In the listing below, locate the line that contains "attach(piece, body)" and the line that contains "AIM = Vector((0, 0, -0.3))". Restate word for word those two lines and every line between them, and nothing else.

** begin SOURCE MATERIAL **

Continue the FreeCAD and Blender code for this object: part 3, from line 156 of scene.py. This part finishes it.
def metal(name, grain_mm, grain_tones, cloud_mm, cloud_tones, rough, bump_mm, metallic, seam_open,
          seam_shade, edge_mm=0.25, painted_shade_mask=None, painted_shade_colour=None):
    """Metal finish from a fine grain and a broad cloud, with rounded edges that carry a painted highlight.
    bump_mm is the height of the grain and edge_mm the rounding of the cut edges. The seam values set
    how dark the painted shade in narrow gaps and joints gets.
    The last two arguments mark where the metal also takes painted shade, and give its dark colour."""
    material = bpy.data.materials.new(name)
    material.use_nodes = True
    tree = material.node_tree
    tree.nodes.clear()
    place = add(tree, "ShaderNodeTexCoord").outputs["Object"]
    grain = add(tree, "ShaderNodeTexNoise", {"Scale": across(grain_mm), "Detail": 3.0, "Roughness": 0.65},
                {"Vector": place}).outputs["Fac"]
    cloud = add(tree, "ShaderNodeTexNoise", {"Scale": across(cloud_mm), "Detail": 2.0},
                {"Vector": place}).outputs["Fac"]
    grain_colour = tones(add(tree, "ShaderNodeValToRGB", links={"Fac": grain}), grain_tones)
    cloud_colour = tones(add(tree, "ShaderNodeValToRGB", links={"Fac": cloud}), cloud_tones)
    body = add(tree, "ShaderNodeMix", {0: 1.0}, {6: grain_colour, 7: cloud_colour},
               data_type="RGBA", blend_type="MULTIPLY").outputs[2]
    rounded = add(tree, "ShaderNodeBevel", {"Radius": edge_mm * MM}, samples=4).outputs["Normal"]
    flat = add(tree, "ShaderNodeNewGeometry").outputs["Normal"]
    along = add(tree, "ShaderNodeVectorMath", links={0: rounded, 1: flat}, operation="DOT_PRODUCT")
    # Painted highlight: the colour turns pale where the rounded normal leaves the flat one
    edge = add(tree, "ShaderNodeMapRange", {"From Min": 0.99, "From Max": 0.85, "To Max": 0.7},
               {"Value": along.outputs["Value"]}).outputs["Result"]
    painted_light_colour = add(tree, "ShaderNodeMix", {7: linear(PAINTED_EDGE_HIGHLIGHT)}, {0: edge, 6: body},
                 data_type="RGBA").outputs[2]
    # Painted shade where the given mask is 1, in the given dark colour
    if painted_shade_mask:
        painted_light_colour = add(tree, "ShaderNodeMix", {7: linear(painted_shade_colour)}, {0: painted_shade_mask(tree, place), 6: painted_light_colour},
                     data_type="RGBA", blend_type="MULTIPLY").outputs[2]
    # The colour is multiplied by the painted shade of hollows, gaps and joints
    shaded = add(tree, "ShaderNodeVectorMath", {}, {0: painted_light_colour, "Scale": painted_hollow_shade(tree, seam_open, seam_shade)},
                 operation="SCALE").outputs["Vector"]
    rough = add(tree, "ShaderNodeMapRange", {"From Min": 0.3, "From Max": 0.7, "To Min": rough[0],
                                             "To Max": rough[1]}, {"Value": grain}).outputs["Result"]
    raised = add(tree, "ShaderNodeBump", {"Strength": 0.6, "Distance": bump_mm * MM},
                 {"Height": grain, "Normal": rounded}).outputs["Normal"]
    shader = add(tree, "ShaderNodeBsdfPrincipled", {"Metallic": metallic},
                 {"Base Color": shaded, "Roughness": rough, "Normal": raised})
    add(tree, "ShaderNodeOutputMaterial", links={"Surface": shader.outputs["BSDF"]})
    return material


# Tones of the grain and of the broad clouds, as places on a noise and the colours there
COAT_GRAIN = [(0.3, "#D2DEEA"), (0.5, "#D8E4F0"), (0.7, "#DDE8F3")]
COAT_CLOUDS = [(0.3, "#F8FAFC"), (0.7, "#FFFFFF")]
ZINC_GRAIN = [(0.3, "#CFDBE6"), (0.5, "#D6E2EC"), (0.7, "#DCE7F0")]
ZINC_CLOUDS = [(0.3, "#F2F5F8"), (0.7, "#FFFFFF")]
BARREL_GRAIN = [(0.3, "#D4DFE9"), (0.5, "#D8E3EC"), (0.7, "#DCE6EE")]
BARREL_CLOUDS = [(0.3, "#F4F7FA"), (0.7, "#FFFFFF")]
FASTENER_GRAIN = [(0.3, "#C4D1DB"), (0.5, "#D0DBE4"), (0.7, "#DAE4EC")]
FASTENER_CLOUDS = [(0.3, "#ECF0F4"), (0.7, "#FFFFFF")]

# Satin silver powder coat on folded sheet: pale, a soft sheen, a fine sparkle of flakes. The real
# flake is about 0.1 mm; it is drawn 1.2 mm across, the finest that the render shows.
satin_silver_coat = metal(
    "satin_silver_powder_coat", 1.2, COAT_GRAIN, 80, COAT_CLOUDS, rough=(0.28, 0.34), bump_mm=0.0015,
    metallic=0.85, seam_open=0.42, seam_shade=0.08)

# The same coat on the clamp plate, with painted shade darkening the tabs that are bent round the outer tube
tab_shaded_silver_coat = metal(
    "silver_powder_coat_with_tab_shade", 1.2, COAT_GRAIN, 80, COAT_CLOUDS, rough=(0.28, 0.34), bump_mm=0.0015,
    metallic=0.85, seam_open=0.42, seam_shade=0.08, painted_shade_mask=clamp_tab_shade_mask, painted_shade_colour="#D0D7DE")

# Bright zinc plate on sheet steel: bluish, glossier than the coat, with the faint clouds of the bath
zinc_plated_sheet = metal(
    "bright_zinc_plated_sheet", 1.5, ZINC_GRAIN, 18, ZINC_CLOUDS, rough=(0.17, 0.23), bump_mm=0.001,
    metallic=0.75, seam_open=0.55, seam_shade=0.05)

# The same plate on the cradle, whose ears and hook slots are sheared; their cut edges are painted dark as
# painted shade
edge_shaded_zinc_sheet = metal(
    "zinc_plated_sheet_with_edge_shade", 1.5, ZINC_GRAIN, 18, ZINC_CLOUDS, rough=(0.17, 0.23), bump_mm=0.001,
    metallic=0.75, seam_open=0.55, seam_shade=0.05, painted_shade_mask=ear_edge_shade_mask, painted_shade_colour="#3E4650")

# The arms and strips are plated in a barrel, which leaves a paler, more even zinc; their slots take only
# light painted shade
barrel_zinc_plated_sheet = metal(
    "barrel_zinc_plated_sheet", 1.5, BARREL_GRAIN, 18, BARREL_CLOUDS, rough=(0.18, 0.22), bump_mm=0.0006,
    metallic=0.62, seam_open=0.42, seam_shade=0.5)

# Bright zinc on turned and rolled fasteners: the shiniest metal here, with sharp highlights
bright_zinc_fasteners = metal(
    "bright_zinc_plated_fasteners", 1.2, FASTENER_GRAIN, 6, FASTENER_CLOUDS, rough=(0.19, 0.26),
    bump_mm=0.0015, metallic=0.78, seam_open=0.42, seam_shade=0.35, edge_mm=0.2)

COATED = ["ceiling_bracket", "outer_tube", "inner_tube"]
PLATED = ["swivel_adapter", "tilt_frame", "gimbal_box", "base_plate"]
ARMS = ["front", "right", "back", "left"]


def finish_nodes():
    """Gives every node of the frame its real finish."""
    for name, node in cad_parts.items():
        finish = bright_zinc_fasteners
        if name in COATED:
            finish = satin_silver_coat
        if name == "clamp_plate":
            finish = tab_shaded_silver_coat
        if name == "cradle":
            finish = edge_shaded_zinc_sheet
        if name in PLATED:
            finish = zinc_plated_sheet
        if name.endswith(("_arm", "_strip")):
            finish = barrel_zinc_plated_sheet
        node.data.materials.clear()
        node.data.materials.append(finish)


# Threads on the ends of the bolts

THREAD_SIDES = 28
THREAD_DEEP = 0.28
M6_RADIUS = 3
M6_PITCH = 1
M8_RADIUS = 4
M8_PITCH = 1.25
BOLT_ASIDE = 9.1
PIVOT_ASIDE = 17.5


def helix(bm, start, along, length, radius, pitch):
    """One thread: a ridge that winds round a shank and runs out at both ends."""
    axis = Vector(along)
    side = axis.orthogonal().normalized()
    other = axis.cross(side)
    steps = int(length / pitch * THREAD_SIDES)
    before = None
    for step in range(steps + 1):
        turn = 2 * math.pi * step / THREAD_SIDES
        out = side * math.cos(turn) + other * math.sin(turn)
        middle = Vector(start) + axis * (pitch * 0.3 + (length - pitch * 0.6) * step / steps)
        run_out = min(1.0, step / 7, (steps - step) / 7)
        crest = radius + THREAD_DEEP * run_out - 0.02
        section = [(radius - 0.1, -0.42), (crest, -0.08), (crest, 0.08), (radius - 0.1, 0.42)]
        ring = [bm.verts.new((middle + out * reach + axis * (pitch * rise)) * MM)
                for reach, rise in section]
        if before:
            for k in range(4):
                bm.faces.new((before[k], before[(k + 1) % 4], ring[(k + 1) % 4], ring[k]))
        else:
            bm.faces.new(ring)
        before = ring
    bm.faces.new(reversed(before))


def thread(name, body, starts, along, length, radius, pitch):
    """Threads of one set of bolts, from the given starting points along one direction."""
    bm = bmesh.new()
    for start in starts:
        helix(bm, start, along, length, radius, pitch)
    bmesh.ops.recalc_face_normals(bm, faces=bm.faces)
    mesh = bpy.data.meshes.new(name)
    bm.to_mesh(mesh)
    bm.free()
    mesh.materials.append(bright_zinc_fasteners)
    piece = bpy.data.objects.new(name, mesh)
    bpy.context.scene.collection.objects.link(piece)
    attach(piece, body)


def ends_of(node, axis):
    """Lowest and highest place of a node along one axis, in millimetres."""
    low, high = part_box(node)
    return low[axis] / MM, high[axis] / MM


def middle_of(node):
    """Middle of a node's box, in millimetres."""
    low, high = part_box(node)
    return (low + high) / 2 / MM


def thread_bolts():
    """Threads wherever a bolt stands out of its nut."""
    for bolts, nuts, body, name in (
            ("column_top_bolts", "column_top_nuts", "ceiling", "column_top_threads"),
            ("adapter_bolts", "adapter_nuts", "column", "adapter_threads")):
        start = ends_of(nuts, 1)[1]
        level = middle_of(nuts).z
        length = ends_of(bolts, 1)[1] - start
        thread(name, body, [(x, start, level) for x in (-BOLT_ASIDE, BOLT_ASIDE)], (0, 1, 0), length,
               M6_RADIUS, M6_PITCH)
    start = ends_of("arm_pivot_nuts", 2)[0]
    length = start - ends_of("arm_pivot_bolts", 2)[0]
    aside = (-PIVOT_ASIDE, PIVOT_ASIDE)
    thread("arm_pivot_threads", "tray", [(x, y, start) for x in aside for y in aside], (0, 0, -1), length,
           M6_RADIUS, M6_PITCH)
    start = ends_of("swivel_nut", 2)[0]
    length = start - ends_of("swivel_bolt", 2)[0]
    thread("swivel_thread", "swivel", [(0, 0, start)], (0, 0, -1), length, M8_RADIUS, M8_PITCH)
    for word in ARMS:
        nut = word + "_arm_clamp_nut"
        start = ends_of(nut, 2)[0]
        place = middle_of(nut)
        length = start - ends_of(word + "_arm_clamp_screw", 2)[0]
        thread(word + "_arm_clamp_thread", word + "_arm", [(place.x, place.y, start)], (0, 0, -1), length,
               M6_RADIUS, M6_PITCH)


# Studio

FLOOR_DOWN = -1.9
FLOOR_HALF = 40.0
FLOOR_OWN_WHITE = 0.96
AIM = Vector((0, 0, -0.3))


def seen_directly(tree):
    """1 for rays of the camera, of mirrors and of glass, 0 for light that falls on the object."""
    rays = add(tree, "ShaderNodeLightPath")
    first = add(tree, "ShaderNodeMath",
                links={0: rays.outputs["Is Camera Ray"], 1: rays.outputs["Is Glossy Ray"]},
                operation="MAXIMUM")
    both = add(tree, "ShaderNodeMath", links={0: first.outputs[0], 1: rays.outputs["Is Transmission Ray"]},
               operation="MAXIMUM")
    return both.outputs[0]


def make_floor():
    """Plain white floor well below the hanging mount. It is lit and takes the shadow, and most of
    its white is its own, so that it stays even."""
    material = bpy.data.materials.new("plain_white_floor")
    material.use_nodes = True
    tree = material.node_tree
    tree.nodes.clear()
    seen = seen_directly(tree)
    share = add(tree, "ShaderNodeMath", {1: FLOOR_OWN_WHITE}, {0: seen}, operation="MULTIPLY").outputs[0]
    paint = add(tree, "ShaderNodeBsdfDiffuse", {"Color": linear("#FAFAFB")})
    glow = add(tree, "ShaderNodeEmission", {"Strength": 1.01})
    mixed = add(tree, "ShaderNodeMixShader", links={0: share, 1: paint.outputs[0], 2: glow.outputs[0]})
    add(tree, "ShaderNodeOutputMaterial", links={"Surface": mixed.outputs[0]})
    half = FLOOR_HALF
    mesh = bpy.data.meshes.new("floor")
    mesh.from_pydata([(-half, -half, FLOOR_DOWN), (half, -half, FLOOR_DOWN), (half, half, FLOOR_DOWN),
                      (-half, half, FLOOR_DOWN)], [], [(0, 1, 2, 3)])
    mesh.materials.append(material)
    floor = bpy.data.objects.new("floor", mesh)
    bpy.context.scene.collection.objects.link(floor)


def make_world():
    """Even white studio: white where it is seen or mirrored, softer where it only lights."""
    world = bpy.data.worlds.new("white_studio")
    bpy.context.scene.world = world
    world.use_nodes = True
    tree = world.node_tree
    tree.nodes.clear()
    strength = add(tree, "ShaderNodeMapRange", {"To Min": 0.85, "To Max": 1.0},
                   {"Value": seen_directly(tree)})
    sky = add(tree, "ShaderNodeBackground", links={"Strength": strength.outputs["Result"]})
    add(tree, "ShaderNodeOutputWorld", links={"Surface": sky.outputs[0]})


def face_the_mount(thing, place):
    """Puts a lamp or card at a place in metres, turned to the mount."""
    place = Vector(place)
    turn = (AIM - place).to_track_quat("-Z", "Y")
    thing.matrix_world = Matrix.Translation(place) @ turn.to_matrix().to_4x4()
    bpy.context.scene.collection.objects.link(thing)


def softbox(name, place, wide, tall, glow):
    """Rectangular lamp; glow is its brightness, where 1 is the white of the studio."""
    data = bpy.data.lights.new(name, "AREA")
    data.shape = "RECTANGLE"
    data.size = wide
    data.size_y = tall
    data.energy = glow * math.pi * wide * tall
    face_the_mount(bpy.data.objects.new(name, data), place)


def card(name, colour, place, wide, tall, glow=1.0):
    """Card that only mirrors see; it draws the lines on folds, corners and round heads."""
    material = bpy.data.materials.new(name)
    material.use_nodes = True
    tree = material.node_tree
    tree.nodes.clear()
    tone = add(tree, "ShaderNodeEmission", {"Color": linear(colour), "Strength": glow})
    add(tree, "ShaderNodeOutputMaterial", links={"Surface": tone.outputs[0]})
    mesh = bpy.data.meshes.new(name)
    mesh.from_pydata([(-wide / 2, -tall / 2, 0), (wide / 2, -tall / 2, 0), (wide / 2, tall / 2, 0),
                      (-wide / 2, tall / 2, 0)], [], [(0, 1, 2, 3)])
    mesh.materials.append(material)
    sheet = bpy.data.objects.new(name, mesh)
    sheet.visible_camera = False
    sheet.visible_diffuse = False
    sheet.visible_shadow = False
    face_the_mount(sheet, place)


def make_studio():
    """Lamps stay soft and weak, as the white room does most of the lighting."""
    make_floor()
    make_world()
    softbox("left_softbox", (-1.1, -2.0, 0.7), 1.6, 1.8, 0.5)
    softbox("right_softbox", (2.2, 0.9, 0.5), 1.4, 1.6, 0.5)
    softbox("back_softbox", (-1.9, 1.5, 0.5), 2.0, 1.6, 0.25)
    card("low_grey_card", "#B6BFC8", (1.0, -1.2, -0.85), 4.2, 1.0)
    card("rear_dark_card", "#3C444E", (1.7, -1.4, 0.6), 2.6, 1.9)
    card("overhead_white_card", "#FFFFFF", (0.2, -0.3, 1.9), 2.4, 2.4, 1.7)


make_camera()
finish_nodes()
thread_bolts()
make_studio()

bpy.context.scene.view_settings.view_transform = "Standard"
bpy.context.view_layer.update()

** end SOURCE MATERIAL **

IN RESPONSE.
    attach(piece, body)


def ends_of(node, axis):
    """Lowest and highest place of a node along one axis, in millimetres."""
    low, high = part_box(node)
    return low[axis] / MM, high[axis] / MM


def middle_of(node):
    """Middle of a node's box, in millimetres."""
    low, high = part_box(node)
    return (low + high) / 2 / MM


def thread_bolts():
    """Threads wherever a bolt stands out of its nut."""
    for bolts, nuts, body, name in (
            ("column_top_bolts", "column_top_nuts", "ceiling", "column_top_threads"),
            ("adapter_bolts", "adapter_nuts", "column", "adapter_threads")):
        start = ends_of(nuts, 1)[1]
        level = middle_of(nuts).z
        length = ends_of(bolts, 1)[1] - start
        thread(name, body, [(x, start, level) for x in (-BOLT_ASIDE, BOLT_ASIDE)], (0, 1, 0), length,
               M6_RADIUS, M6_PITCH)
    start = ends_of("arm_pivot_nuts", 2)[0]
    length = start - ends_of("arm_pivot_bolts", 2)[0]
    aside = (-PIVOT_ASIDE, PIVOT_ASIDE)
    thread("arm_pivot_threads", "tray", [(x, y, start) for x in aside for y in aside], (0, 0, -1), length,
           M6_RADIUS, M6_PITCH)
    start = ends_of("swivel_nut", 2)[0]
    length = start - ends_of("swivel_bolt", 2)[0]
    thread("swivel_thread", "swivel", [(0, 0, start)], (0, 0, -1), length, M8_RADIUS, M8_PITCH)
    for word in ARMS:
        nut = word + "_arm_clamp_nut"
        start = ends_of(nut, 2)[0]
        place = middle_of(nut)
        length = start - ends_of(word + "_arm_clamp_screw", 2)[0]
        thread(word + "_arm_clamp_thread", word + "_arm", [(place.x, place.y, start)], (0, 0, -1), length,
               M6_RADIUS, M6_PITCH)


# Studio

FLOOR_DOWN = -1.9
FLOOR_HALF = 40.0
FLOOR_OWN_WHITE = 0.96
AIM = Vector((0, 0, -0.3))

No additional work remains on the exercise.